#### Work instructions:
Everything from the line containing "upper = upper_flange()" through the line containing "from mathutils import Matrix, Vector" must be quoted exactly; everything else is left out.
- - - -
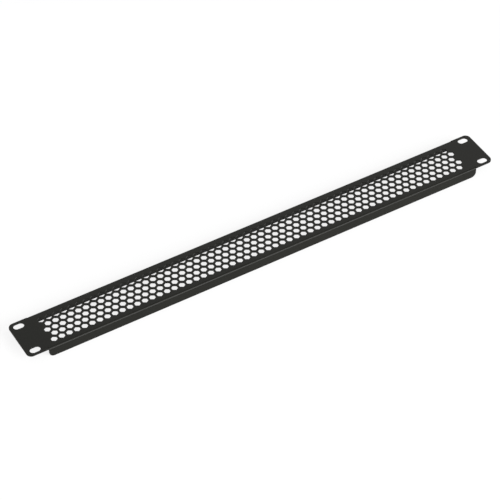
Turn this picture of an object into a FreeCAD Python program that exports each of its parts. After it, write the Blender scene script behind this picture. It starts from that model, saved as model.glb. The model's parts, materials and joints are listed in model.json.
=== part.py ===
"""Vented blanking panel for a 19-inch rack, folded from one sheet of steel.

The panel closes an empty rack unit and lets air through. It is a flat face with
an ear at each end, a honeycomb of punched holes between the ears, and a stiffening
flange folded back along its upper and its lower edge, so its section is a shallow
channel. Each ear has two slots for the rack screws. The flanges stop short of the
ears, because only they pass between the rack's rails, and a narrow slit at each end
of each fold lets it bend without dragging the ear.

The panel lies face up, as on a bench, standing on the free edges of its flanges.
+X runs along the panel to its right-hand ear, +Y towards its upper edge, and +Z
out of its face. The origin is the middle of the four slots, on the back of the
face, which is the plane that seats against the rails.
"""

import math
import os

import FreeCAD
import Part
from FreeCAD import Vector

# ---------------------------------------------------------------- sizes, in mm

# The rack that the panel fits.
rail_opening = 450.0        # clear width between the two rails
rail_hole_inset = 7.55      # from a rail's inner edge to its row of screw holes
rack_unit_height = 44.45
unit_hole_spacing = 12.7    # from a unit's last screw hole to the next unit's first

# The face and its ears.
sheet = 1.5                 # thickness of the steel
unit_gap = 0.75             # how much lower the panel is than its rack unit
ear_overhang = 8.75         # from the middle of a slot to the panel's end
ear_setback = 0.6           # an ear's long edges stand this far inside the folds
ear_corner_radius = 5.0

# The folds and their flanges.
fold_radius = 0.5           # radius inside each fold
flange_depth = 10.4         # from the front of the face to a flange's free edge
flange_corner_radius = 5.0  # at the ends of each free edge
rail_clearance = 3.0        # from each end of a flange to the rail beside it
relief_width = 0.2          # the slit between a fold's end and the ear
relief_overrun = 0.5        # how far the slit runs in past the fold

# The slots for the rack screws.
slot_length = 9.9
slot_width = 6.4

# The honeycomb of holes.
hole_across_flats = 5.55
hole_web = 1.85             # steel left between neighbouring holes
field_end_margin = 6.0      # least plain steel between the holes and a flange's end
field_edge_margin = 5.5     # least plain steel between the holes and a long edge

# ------------------------------------------------------- sizes that follow them

slot_spacing_x = rail_opening + 2 * rail_hole_inset
slot_spacing_y = rack_unit_height - unit_hole_spacing
panel_width = slot_spacing_x + 2 * ear_overhang
panel_height = rack_unit_height - unit_gap          # over the outsides of the folds
ear_height = panel_height - 2 * ear_setback
flange_length = rail_opening - 2 * rail_clearance
outer_fold_radius = fold_radius + sheet
fold_line = panel_height / 2 - outer_fold_radius    # where the flat face ends
fold_foot = sheet - outer_fold_radius               # where the flat flange begins
flange_foot = sheet - flange_depth                  # the flange's free edge

hole_across_corners = hole_across_flats * 2 / math.sqrt(3)
hole_pitch = hole_across_flats + hole_web
row_pitch = hole_pitch * math.sqrt(3) / 2
row_shift = hole_pitch / 4                          # rows lie this far left or right


# -------------------------------------------------------------- flat outlines

def arc_edge(centre, radius, start_angle, end_angle):
    """An arc in a plane of constant Z, counter-clockwise, with angles in degrees."""
    circle = Part.Circle(centre, Vector(0, 0, 1), radius)
    return Part.Arc(circle, math.radians(start_angle), math.radians(end_angle)).toShape()


def joined(arcs):
    """A closed wire of the arcs in their order, with straight lines between them."""
    edges = []
    for arc, following in zip(arcs, arcs[1:] + arcs[:1]):
        line = Part.makeLine(arc.lastVertex().Point, following.firstVertex().Point)
        edges += [arc, line]
    return Part.Wire(edges)


def rounded_rectangle(width, height, radius):
    """A rectangle about the origin with four round corners, as a closed wire."""
    radius = min(radius, 0.49 * width, 0.49 * height)
    x, y = width / 2 - radius, height / 2 - radius
    corners = [Vector(x, y, 0), Vector(-x, y, 0), Vector(-x, -y, 0), Vector(x, -y, 0)]
    return joined([arc_edge(corner, radius, 90 * quarter, 90 * quarter + 90)
                   for quarter, corner in enumerate(corners)])


def slot_outline(centre):
    """A slot along X with round ends, as a closed wire."""
    radius = slot_width / 2
    reach = Vector(slot_length / 2 - radius, 0, 0)
    return joined([arc_edge(centre + reach, radius, -90, 90),
                   arc_edge(centre - reach, radius, 90, 270)])


def hole_outline(centre):
    """A hexagonal hole with its flats to the left and right, as a closed wire."""
    reach = hole_across_corners / 2
    corners = []
    for k in range(6):
        angle = math.radians(30 + 60 * k)
        corners.append(centre + Vector(reach * math.cos(angle), reach * math.sin(angle), 0))
    return Part.makePolygon(corners + corners[:1])


# ---------------------------------------------------------- where the holes are

def slot_centres():
    """The four slots, on the rack's own hole pattern."""
    x, y = slot_spacing_x / 2, slot_spacing_y / 2
    return [Vector(side_x * x, side_y * y, 0) for side_x in (-1, 1) for side_y in (-1, 1)]


def hole_centres():
    """The honeycomb: as many whole holes as the face takes inside its margins."""
    free_length = flange_length - 2 * field_end_margin - hole_across_flats - 2 * row_shift
    free_height = panel_height - 2 * field_edge_margin - hole_across_corners
    columns = int(free_length // hole_pitch) + 1
    rows = int(free_height // row_pitch) + 1
    centres = []
    for row in range(rows):
        shift = -row_shift if row % 2 == 0 else row_shift
        y = (row - (rows - 1) / 2) * row_pitch
        for column in range(columns):
            x = (column - (columns - 1) / 2) * hole_pitch + shift
            centres.append(Vector(x, y, 0))
    return centres


# ------------------------------------------------------------------- the sheet

def pierced_blank():
    """The face and its ears in the flat, with every hole and slot through it."""
    outline = rounded_rectangle(panel_width, ear_height, ear_corner_radius)
    openings = [slot_outline(centre) for centre in slot_centres()]
    openings += [hole_outline(centre) for centre in hole_centres()]
    face = Part.makeFace([outline] + openings, "Part::FaceMakerBullseye")
    return face.extrude(Vector(0, 0, sheet))


def folded_strips():
    """Cutters for the strips of the blank that the two folds take the place of."""
    strips = []
    for low in (fold_line, -fold_line - outer_fold_radius):
        corner = Vector(-flange_length / 2, low, 0)
        strips.append(Part.makeBox(flange_length, outer_fold_radius, sheet, corner))
    return strips


def relief_slits():
    """Cutters for the four slits between the ends of the folds and the ears."""
    radius = relief_width / 2
    x = flange_length / 2 + radius
    near = fold_line - relief_overrun + radius
    far = panel_height / 2 + radius
    slits = []
    for side_x in (-1, 1):
        for low, high in ((near, far), (-far, -near)):
            outline = joined([arc_edge(Vector(side_x * x, high, 0), radius, 0, 180),
                              arc_edge(Vector(side_x * x, low, 0), radius, 180, 360)])
            slits.append(Part.Face(outline).extrude(Vector(0, 0, sheet)))
    return slits


def upper_fold_section():
    """The section of the upper fold and its flange, at the flange's left end."""
    outside = panel_height / 2
    inside = outside - sheet

    def point(y, z):
        return Vector(-flange_length / 2, y, z)

    def fold_arc(radius):
        on_45 = radius * math.sqrt(0.5)
        return Part.Arc(point(fold_line, fold_foot + radius),
                        point(fold_line + on_45, fold_foot + on_45),
                        point(fold_line + radius, fold_foot)).toShape()

    wire = Part.Wire([
        fold_arc(outer_fold_radius),
        Part.makeLine(point(outside, fold_foot), point(outside, flange_foot)),
        Part.makeLine(point(outside, flange_foot), point(inside, flange_foot)),
        Part.makeLine(point(inside, flange_foot), point(inside, fold_foot)),
        fold_arc(fold_radius),
        Part.makeLine(point(fold_line, 0), point(fold_line, sheet)),
    ])
    return Part.Face(wire)


def flange_end_profile():
    """A block with the flange's outline as seen along Y, for rounding its free corners."""
    height = 2 * flange_depth           # its upper corners are clear of the flange
    outline = rounded_rectangle(flange_length, height, flange_corner_radius)
    block = Part.Face(outline).extrude(Vector(0, 0, panel_height))
    block.rotate(Vector(0, 0, 0), Vector(1, 0, 0), -90)
    block.translate(Vector(0, 0, flange_foot + height / 2))
    return block


def upper_flange():
    """The fold along the upper edge and its flange."""
    bar = upper_fold_section().extrude(Vector(flange_length, 0, 0))
    return bar.common(flange_end_profile())


def blanking_panel():
    """The whole panel, as one solid."""
    face = pierced_blank().cut(folded_strips() + relief_slits())
    upper = upper_flange()
    lower = upper.mirror(Vector(0, 0, 0), Vector(0, 1, 0))
    return face.fuse([upper, lower]).removeSplitter()


def export(shape, node):
    """Writes a shape of one solid to its STEP file."""
    if len(shape.Solids) == 1:
        shape = shape.Solids[0]
    shape.exportStep(os.path.join("parts", node + ".step"))
    print(f"{node}: {len(shape.Solids)} solid, valid {shape.isValid()}, "
          f"{len(shape.Faces)} faces, {shape.Volume / 1000:.2f} cm3")


os.makedirs("parts", exist_ok=True)
export(blanking_panel(), "blanking_panel")
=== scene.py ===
"""A vented rack blanking panel: one folded sheet in a satin black powder coat.

The file is laid out as an add-on. The sidebar's Rack Panel tab holds the sizes, the
coat and the studio, and a button for each thing that is made: the folded sheet and
the stage. Lengths are in metres. The sheet lies face up, with +X along it, +Y towards
its upper edge and +Z out of its face, and its back lies in the plane of Z = 0.
"""

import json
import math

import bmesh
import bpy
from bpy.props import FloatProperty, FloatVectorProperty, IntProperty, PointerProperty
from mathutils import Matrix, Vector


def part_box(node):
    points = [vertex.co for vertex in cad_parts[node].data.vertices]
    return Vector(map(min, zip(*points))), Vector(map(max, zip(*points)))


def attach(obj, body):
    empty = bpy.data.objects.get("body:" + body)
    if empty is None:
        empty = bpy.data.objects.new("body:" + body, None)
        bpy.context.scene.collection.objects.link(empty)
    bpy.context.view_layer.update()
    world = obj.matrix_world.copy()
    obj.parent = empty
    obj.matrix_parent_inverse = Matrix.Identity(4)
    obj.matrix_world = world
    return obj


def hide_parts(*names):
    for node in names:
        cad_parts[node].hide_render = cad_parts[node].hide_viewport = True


bl_info = {
    "name": "Vented Rack Blanking Panel",
    "version": (1, 0, 0),
    "blender": (4, 5, 0),
    "location": "3D View > Sidebar > Rack Panel",
    "description": "Folds, coats and lights a vented blanking panel for a 19-inch rack",
    "category": "Add Mesh",
}

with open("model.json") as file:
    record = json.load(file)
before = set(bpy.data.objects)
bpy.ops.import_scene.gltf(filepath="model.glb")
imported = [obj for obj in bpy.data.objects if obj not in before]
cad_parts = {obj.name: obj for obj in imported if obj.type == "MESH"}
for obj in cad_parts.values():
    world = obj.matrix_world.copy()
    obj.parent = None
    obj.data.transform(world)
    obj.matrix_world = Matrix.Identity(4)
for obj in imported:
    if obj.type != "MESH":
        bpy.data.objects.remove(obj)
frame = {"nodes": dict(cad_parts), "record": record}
CAD_NODE = "blanking_panel"
MM = 0.001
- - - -
#### Solution for this problem:
    upper = upper_flange()
    lower = upper.mirror(Vector(0, 0, 0), Vector(0, 1, 0))
    return face.fuse([upper, lower]).removeSplitter()


def export(shape, node):
    """Writes a shape of one solid to its STEP file."""
    if len(shape.Solids) == 1:
        shape = shape.Solids[0]
    shape.exportStep(os.path.join("parts", node + ".step"))
    print(f"{node}: {len(shape.Solids)} solid, valid {shape.isValid()}, "
          f"{len(shape.Faces)} faces, {shape.Volume / 1000:.2f} cm3")


os.makedirs("parts", exist_ok=True)
export(blanking_panel(), "blanking_panel")
=== scene.py ===
"""A vented rack blanking panel: one folded sheet in a satin black powder coat.

The file is laid out as an add-on. The sidebar's Rack Panel tab holds the sizes, the
coat and the studio, and a button for each thing that is made: the folded sheet and
the stage. Lengths are in metres. The sheet lies face up, with +X along it, +Y towards
its upper edge and +Z out of its face, and its back lies in the plane of Z = 0.
"""

import json
import math

import bmesh
import bpy
from bpy.props import FloatProperty, FloatVectorProperty, IntProperty, PointerProperty
from mathutils import Matrix, Vector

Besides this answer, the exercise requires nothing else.